EXERCISE DESCRIPTION: Reproduce all of the material exactly as shown.

GIVEN MATERIAL:
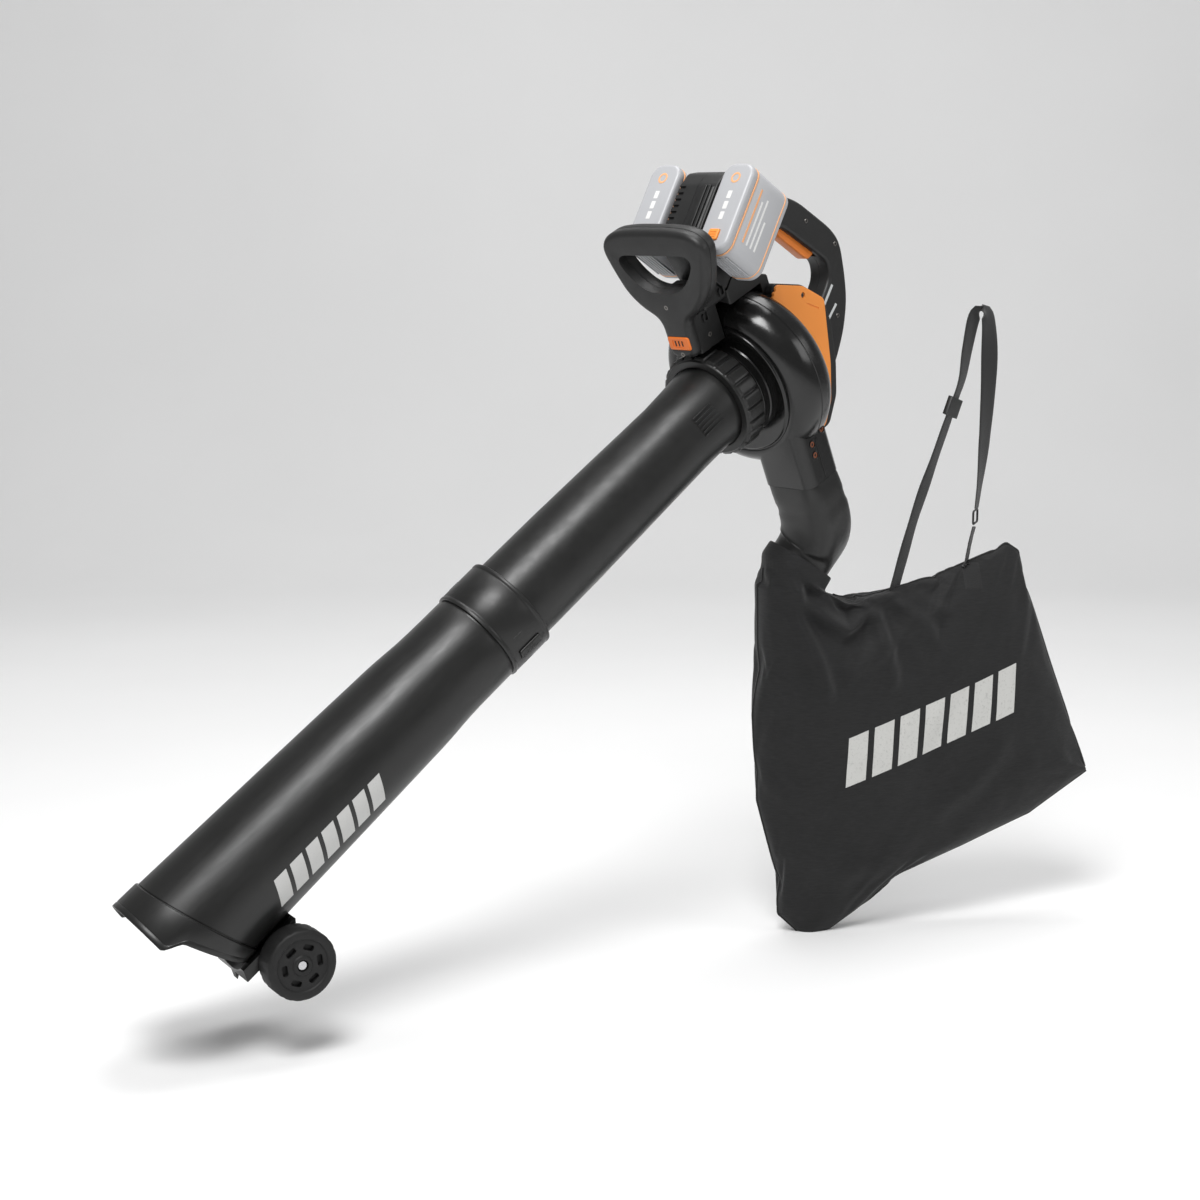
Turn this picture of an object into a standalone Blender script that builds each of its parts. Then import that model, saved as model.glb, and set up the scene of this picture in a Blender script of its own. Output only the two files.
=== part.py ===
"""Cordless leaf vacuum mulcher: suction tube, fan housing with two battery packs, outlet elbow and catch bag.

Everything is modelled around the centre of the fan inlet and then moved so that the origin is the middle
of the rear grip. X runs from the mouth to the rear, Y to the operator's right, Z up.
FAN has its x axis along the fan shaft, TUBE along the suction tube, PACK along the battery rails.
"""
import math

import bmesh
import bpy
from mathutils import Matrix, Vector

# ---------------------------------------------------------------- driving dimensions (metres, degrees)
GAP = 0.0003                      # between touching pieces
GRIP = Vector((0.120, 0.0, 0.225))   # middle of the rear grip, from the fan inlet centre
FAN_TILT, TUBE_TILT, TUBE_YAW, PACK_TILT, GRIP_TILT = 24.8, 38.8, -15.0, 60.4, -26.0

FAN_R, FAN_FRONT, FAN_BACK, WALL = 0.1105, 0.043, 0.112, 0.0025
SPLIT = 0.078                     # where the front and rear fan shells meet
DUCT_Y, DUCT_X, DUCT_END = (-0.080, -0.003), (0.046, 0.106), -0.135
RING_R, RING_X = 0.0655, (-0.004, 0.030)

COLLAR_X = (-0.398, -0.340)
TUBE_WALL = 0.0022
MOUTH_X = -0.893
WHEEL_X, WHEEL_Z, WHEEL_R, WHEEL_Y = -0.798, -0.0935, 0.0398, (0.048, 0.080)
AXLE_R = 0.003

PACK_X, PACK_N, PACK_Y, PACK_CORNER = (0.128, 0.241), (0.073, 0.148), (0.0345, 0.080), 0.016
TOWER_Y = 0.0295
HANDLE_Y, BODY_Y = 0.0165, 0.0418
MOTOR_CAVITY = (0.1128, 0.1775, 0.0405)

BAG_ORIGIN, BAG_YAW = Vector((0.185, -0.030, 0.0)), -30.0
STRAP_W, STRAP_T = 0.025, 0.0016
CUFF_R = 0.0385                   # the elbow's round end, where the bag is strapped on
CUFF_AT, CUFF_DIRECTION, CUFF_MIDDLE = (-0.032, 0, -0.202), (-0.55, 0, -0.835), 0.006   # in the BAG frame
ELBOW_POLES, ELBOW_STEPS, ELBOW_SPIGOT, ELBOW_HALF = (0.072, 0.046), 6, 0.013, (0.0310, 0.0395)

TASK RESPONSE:
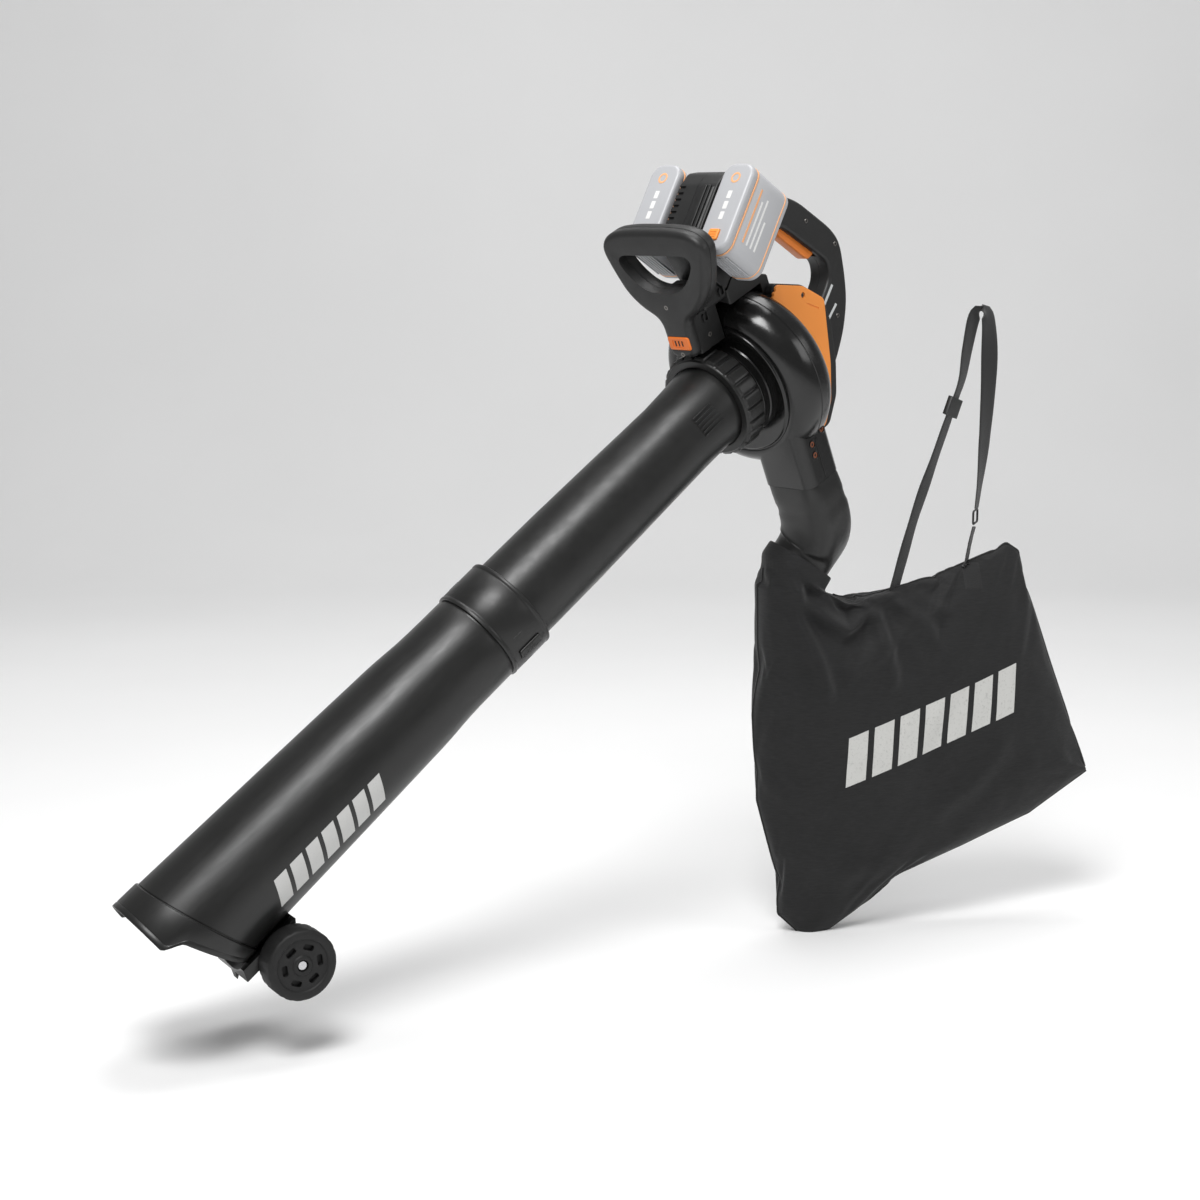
Turn this picture of an object into a standalone Blender script that builds each of its parts. Then import that model, saved as model.glb, and set up the scene of this picture in a Blender script of its own. Output only the two files.
=== part.py ===
"""Cordless leaf vacuum mulcher: suction tube, fan housing with two battery packs, outlet elbow and catch bag.

Everything is modelled around the centre of the fan inlet and then moved so that the origin is the middle
of the rear grip. X runs from the mouth to the rear, Y to the operator's right, Z up.
FAN has its x axis along the fan shaft, TUBE along the suction tube, PACK along the battery rails.
"""
import math

import bmesh
import bpy
from mathutils import Matrix, Vector

# ---------------------------------------------------------------- driving dimensions (metres, degrees)
GAP = 0.0003                      # between touching pieces
GRIP = Vector((0.120, 0.0, 0.225))   # middle of the rear grip, from the fan inlet centre
FAN_TILT, TUBE_TILT, TUBE_YAW, PACK_TILT, GRIP_TILT = 24.8, 38.8, -15.0, 60.4, -26.0

FAN_R, FAN_FRONT, FAN_BACK, WALL = 0.1105, 0.043, 0.112, 0.0025
SPLIT = 0.078                     # where the front and rear fan shells meet
DUCT_Y, DUCT_X, DUCT_END = (-0.080, -0.003), (0.046, 0.106), -0.135
RING_R, RING_X = 0.0655, (-0.004, 0.030)

COLLAR_X = (-0.398, -0.340)
TUBE_WALL = 0.0022
MOUTH_X = -0.893
WHEEL_X, WHEEL_Z, WHEEL_R, WHEEL_Y = -0.798, -0.0935, 0.0398, (0.048, 0.080)
AXLE_R = 0.003

PACK_X, PACK_N, PACK_Y, PACK_CORNER = (0.128, 0.241), (0.073, 0.148), (0.0345, 0.080), 0.016
TOWER_Y = 0.0295
HANDLE_Y, BODY_Y = 0.0165, 0.0418
MOTOR_CAVITY = (0.1128, 0.1775, 0.0405)

BAG_ORIGIN, BAG_YAW = Vector((0.185, -0.030, 0.0)), -30.0
STRAP_W, STRAP_T = 0.025, 0.0016
CUFF_R = 0.0385                   # the elbow's round end, where the bag is strapped on
CUFF_AT, CUFF_DIRECTION, CUFF_MIDDLE = (-0.032, 0, -0.202), (-0.55, 0, -0.835), 0.006   # in the BAG frame
ELBOW_POLES, ELBOW_STEPS, ELBOW_SPIGOT, ELBOW_HALF = (0.072, 0.046), 6, 0.013, (0.0310, 0.0395)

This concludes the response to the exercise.